Structure parameters in rotating Couette-Poiseuille channel flow (Q2277326)

The consideration of structure parameters like amplitude ones in addition to the usual Reynolds number appearing in nonlinear operational equations defined in appropriate Sobolev spaces like those related with problems in fluid mechanics, is used to determine a complete set of bifurcation equations which contain linear, quadratic and cubic terms based on a dependence of the critical characteristic value on the structure parameter when the second is considered as an amplitude one. By introducing convenient parameters the corresponding bifurcation equation is obtained including a remainder term for which an additional invariance assumption is made in order to solve the mentioned equation. This assumption is made in order to apply the implicit function theorem to guarantee the existence and uniqueness of the solution of the bifurcation equation. From this the instability under certain conditions is obtained. The above results are applied to the study of the superposition of a Poiseuille flow and a rotating Couette channel flow. The Coriolis effects are expected due to the consideration of a non-zero Rossby number.
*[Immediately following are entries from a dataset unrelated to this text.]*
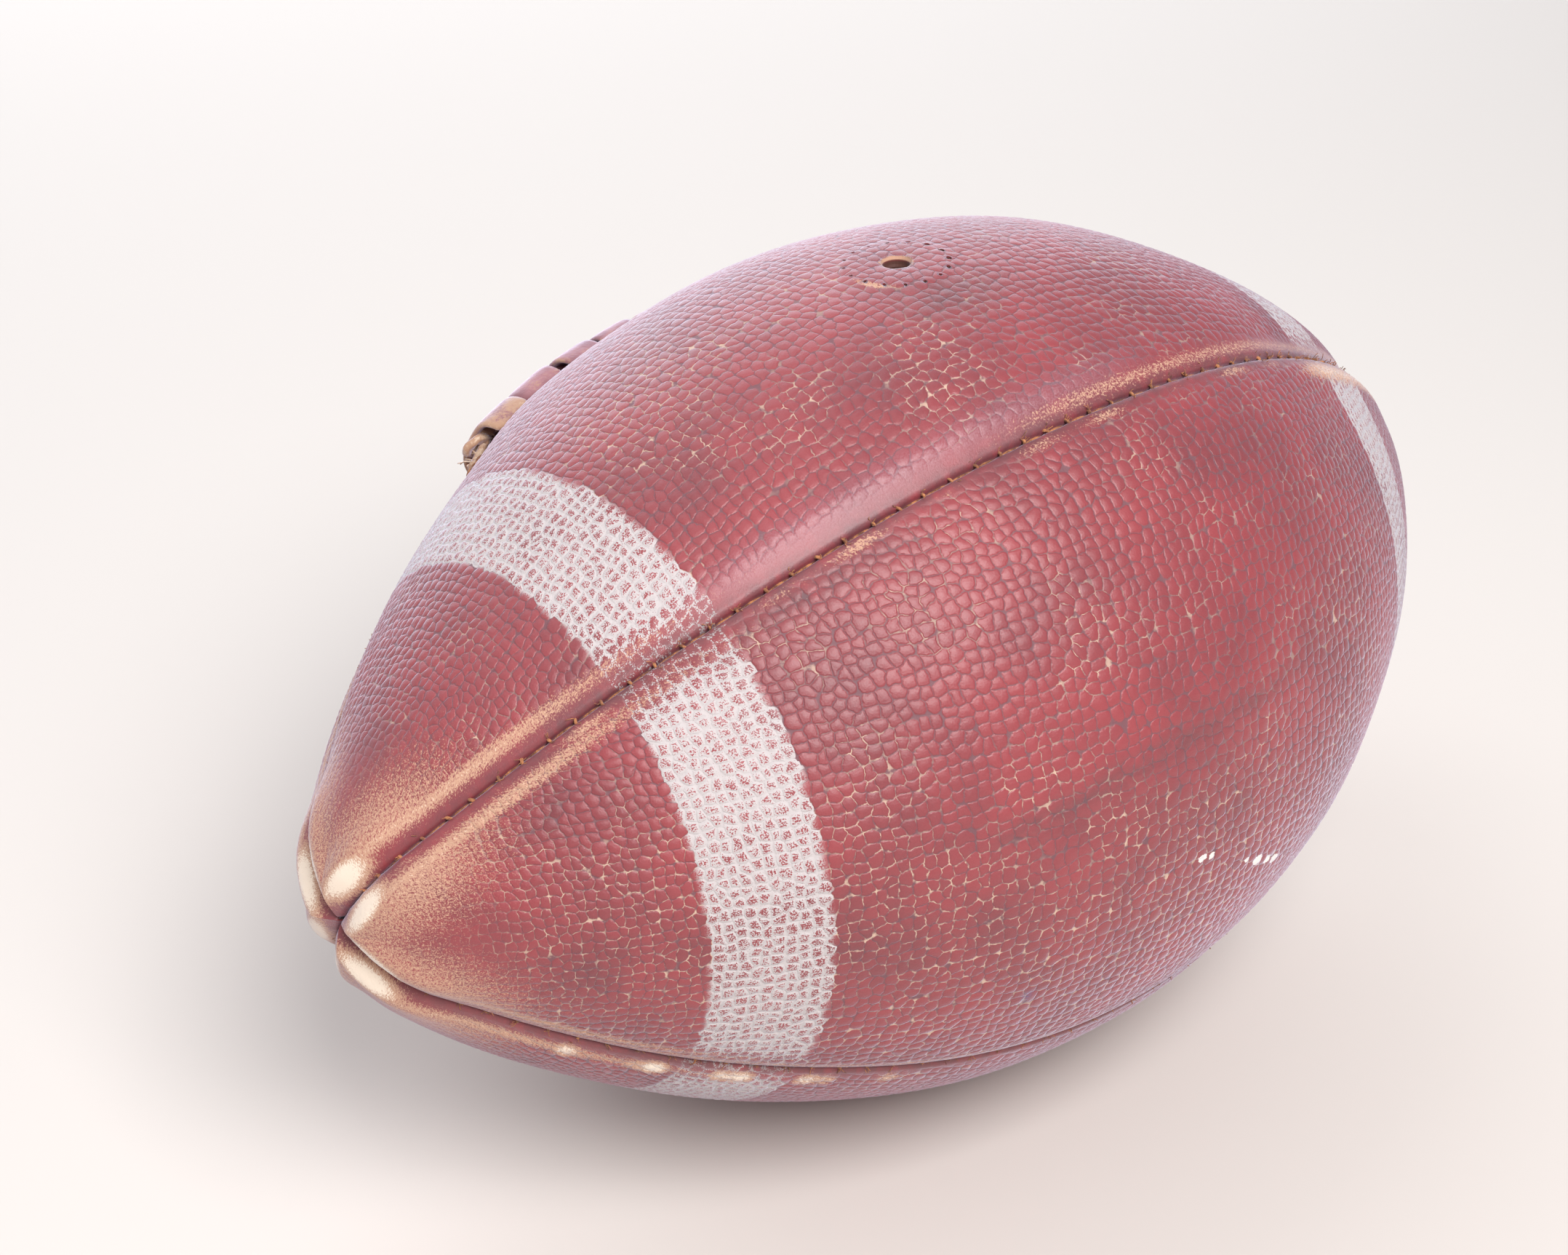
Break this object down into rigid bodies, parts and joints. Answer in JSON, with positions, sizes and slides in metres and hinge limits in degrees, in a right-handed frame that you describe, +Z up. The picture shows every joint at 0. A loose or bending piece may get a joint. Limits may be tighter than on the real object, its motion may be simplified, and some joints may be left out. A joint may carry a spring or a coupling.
{
  "type": "american football",
  "caption": "Old laced leather American football, half deflated, lying on its side, with white end stripes, a laced slit and an inflation valve.",
  "frame": {"origin": "on the floor, at the middle of the flat patch that the ball rests on, under the ball's centre", "axes": "+X along the ball's long axis, away from the knotted end of the lace; +Z up, as the ball lies at rest; the lacing faces up and towards +Y"},
  "size_m": [0.2786, 0.17, 0.1685],
  "materials": {
    "leather_panel": "worn pebbled red-brown leather",
    "lining_cloth": "plain cotton cloth",
    "seam_thread": "waxed thread",
    "lace_leather": "worn rawhide-tan leather",
    "facing_leather": "undyed leather",
    "bladder_rubber": "matt butyl rubber",
    "valve_rubber": "matt black rubber"
  },
  "bodies": {
    "root": {"panel_top": "leather_panel", "panel_front": "leather_panel", "panel_bottom": "leather_panel", "panel_rear": "leather_panel", "lining_top": "lining_cloth", "lining_front": "lining_cloth", "lining_bottom": "lining_cloth", "lining_rear": "lining_cloth", "seam_thread_top_front": "seam_thread", "seam_thread_front_bottom": "seam_thread", "seam_thread_bottom_rear": "seam_thread", "seam_thread_lace_seam_near": "seam_thread", "seam_thread_lace_seam_far": "seam_thread", "bar_tack_near": "seam_thread", "bar_tack_far": "seam_thread", "valve_patch_stitching": "seam_thread", "lace": "lace_leather", "lace_facing_top": "facing_leather", "lace_facing_rear": "facing_leather", "lace_tongue": "facing_leather", "valve_patch": "facing_leather", "bladder": "bladder_rubber", "valve_body": "valve_rubber", "valve_core": "valve_rubber"}
  },
  "joints": []
}
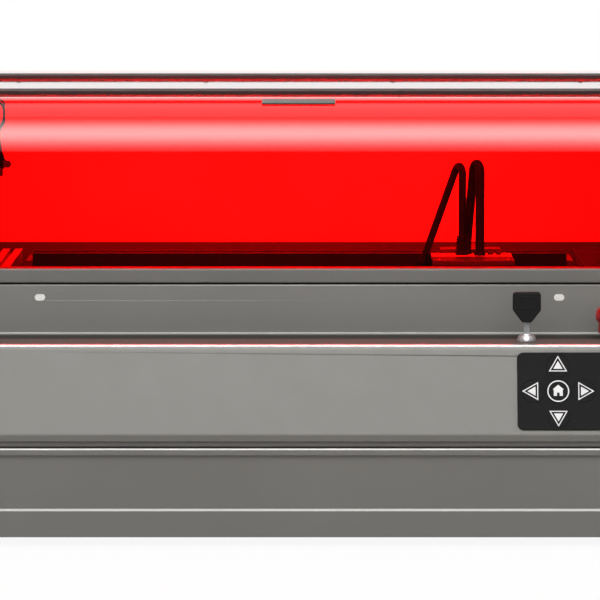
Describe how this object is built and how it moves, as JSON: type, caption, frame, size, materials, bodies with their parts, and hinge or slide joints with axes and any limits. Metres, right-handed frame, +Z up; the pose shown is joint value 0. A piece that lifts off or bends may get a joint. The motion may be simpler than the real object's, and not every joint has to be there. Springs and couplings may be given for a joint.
{
  "type": "desktop laser cutter",
  "caption": "Desktop laser cutter: grey folded-steel cabinet with curved red acrylic lid, pull-out bed drawer, moving gantry and laser head, keypad, key lock and stop button.",
  "frame": {"origin": "centre of the footprint's bounding box, on the floor", "axes": "+X to the user's right and along the longest side, +Y towards the back (exhaust), +Z up; the front console faces -Y"},
  "size_m": [0.567, 0.466, 0.268],
  "materials": {
    "grey_paint": "satin powder coat, fine texture",
    "dark_paint": "matt powder coat",
    "light_liner": "satin white paint",
    "red_acrylic": "clear tinted red, polished",
    "black_plastic": "fine moulded texture",
    "keypad_black": "matt film",
    "white_lens": "milky, glossy",
    "red_plastic": "glossy moulded",
    "chrome_lock": "polished",
    "rubber_black": "matt",
    "aluminium_rail": "bead-blasted anodised",
    "aluminium_black": "black anodised",
    "steel_zinc": "zinc plated",
    "steel_shaft": "ground",
    "belt_rubber": "matt, toothed",
    "board_green": "solder mask",
    "brass_tip": "turned"
  },
  "bodies": {
    "cabinet": {"base_pan": "dark_paint", "left_side_panel": "grey_paint", "right_side_panel": "grey_paint", "rear_panel": "grey_paint", "front_console": "grey_paint", "upper_front_panel": "grey_paint", "sensor_windows": "white_lens", "rear_inner_panel": "light_liner", "inner_walls": "dark_paint", "rubber_feet": "rubber_black", "drawer_runners": "steel_zinc", "y_rails": "aluminium_rail", "y_belts": "belt_rubber", "y_motor": "black_plastic", "bearing_blocks": "aluminium_black", "exhaust_fan_frame": "black_plastic", "exhaust_collar": "black_plastic", "led_strip": "white_lens", "control_board": "board_green", "air_pump": "steel_zinc", "power_inlet": "black_plastic", "deck_frame": "dark_paint", "keypad_bezel": "keypad_black", "key_lock_body": "chrome_lock", "estop_body": "black_plastic", "hinge_fixed_leaves": "steel_zinc", "panel_screws": "steel_zinc"},
    "drive_shaft": {"y_drive_shaft": "steel_shaft"},
    "idlers": {"belt_idlers": "steel_shaft"},
    "exhaust_rotor": {"exhaust_fan_rotor": "black_plastic"},
    "rocker": {"power_rocker": "black_plastic"},
    "lid": {"lid_window": "red_acrylic", "lid_front_rail": "grey_paint", "lid_side_frames": "grey_paint", "lid_cross_strips": "aluminium_black", "lid_strip_screws": "steel_zinc", "lid_pull_tab": "grey_paint", "lid_rear_rail": "light_liner"},
    "drawer": {"drawer_front": "grey_paint", "drawer_tray": "dark_paint", "honeycomb_bed": "aluminium_rail"},
    "gantry": {"x_beam": "aluminium_black", "gantry_carriages": "aluminium_black", "x_belt": "belt_rubber", "x_motor": "black_plastic"},
    "x_pulley": {"x_drive_pulley": "steel_shaft"},
    "head": {"head_carriage": "aluminium_black"},
    "module": {"laser_module_housing": "aluminium_rail", "laser_nozzle": "brass_tip", "module_hoses": "black_plastic"},
    "module_fan": {"module_fan_rotor": "black_plastic"},
    "cap_up": {"key_up": "keypad_black"},
    "cap_down": {"key_down": "keypad_black"},
    "cap_left": {"key_left": "keypad_black"},
    "cap_right": {"key_right": "keypad_black"},
    "cap_home": {"key_home": "keypad_black"},
    "cap_start": {"key_start": "keypad_black"},
    "lock_key": {"key": "black_plastic"},
    "stop_plunger": {"estop_plunger": "black_plastic"},
    "stop_cap": {"estop_cap": "red_plastic"}
  },
  "joints": [
    {"name": "lid_hinge", "type": "hinge", "parent": "cabinet", "child": "lid", "pos_m": [0, 0.201, 0.2605], "axis": [-1, 0, 0], "range_deg": [0, 65]},
    {"name": "drawer_slide", "type": "slide", "parent": "cabinet", "child": "drawer", "axis": [0, -1, 0], "range_m": [0, 0.25]},
    {"name": "gantry_slide", "type": "slide", "parent": "cabinet", "child": "gantry", "axis": [0, 1, 0], "range_m": [-0.185, 0.006]},
    {"name": "drive_shaft_spin", "type": "hinge", "parent": "cabinet", "child": "drive_shaft", "pos_m": [0, 0.16, 0.105], "axis": [1, 0, 0], "continuous": true},
    {"name": "idler_spin", "type": "hinge", "parent": "cabinet", "child": "idlers", "pos_m": [0, -0.14, 0.105], "axis": [1, 0, 0], "continuous": true},
    {"name": "head_slide", "type": "slide", "parent": "gantry", "child": "head", "axis": [1, 0, 0], "range_m": [-0.245, 0.028]},
    {"name": "x_pulley_spin", "type": "hinge", "parent": "gantry", "child": "x_pulley", "pos_m": [-0.165, 0.136, 0.1275], "axis": [0, 1, 0], "continuous": true},
    {"name": "focus_slide", "type": "slide", "parent": "head", "child": "module", "axis": [0, 0, 1], "range_m": [-0.01, 0.01]},
    {"name": "module_fan_spin", "type": "hinge", "parent": "module", "child": "module_fan", "pos_m": [0.1391, 0.07, 0.116], "axis": [1, 0, 0], "continuous": true},
    {"name": "exhaust_fan_spin", "type": "hinge", "parent": "cabinet", "child": "exhaust_rotor", "pos_m": [0, 0.1955, 0.19], "axis": [0, 1, 0], "continuous": true},
    {"name": "rocker_tilt", "type": "hinge", "parent": "cabinet", "child": "rocker", "pos_m": [-0.204, 0.203, 0.044], "axis": [1, 0, 0], "range_deg": [0, 12]},
    {"name": "key_turn", "type": "hinge", "parent": "cabinet", "child": "lock_key", "pos_m": [0.1382, -0.195, 0.12], "axis": [0, 0, 1], "range_deg": [-90, 0]},
    {"name": "estop_press", "type": "slide", "parent": "cabinet", "child": "stop_plunger", "axis": [0, 0, -1], "range_m": [0, 0.004]},
    {"name": "estop_twist", "type": "hinge", "parent": "stop_plunger", "child": "stop_cap", "pos_m": [0.1954, -0.188, 0.132], "axis": [0, 0, -1], "range_deg": [0, 45]},
    {"name": "up_key_press", "type": "slide", "parent": "cabinet", "child": "cap_up", "axis": [0, 0.9496, -0.3133], "range_m": [0, 0.0008]},
    {"name": "down_key_press", "type": "slide", "parent": "cabinet", "child": "cap_down", "axis": [0, 0.9496, -0.3133], "range_m": [0, 0.0008]},
    {"name": "left_key_press", "type": "slide", "parent": "cabinet", "child": "cap_left", "axis": [0, 0.9496, -0.3133], "range_m": [0, 0.0008]},
    {"name": "right_key_press", "type": "slide", "parent": "cabinet", "child": "cap_right", "axis": [0, 0.9496, -0.3133], "range_m": [0, 0.0008]},
    {"name": "home_key_press", "type": "slide", "parent": "cabinet", "child": "cap_home", "axis": [0, 0.9496, -0.3133], "range_m": [0, 0.0008]},
    {"name": "start_key_press", "type": "slide", "parent": "cabinet", "child": "cap_start", "axis": [0, 0.9496, -0.3133], "range_m": [0, 0.0008]}
  ],
  "couplings": [
    {"joint": "drive_shaft_spin", "follows": "gantry_slide", "rad_per_m": -157.08},
    {"joint": "idler_spin", "follows": "gantry_slide", "rad_per_m": -157.08},
    {"joint": "x_pulley_spin", "follows": "head_slide", "rad_per_m": 157.08}
  ]
}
Disturbance equations are obtained by using a structure parameter related to the Rossby number and representing the superposition of the second stationary flow with respect to the former. On the Hilbert space of functions periodic in z, with zero trace with respect to y, where \(| y| =1/2\), and independent of x, it is shown that if the structure parameter \(\gamma =0\) the linear stability problem could be reduced by standard methods and the boundary value problem for the amplitudes depending on y is such that the first eigenvalue takes an absolute minimum in some value \(\sigma_ 0\), from which the necessary period with respect to z for the Hilbert space is obtained. Then in this space the linear part for \(\gamma =0\) is compact and self-adjoint, and if \(\gamma\neq 0\) it is compact but not selfadjoint. Using these facts the authors showed that all hypotheses in the general part are satisfied. Then based on the solutions of the bifurcation equation, it is proved that the addition of a small component of Poiseuille flow to a basic rotating Couette channel flow destabilizes it if some parameter related with the Reynold's and Rossby's number is greater than a critical value depending on \(\gamma\), but less than the critical eigenvalue at which the Couette flow loses stability.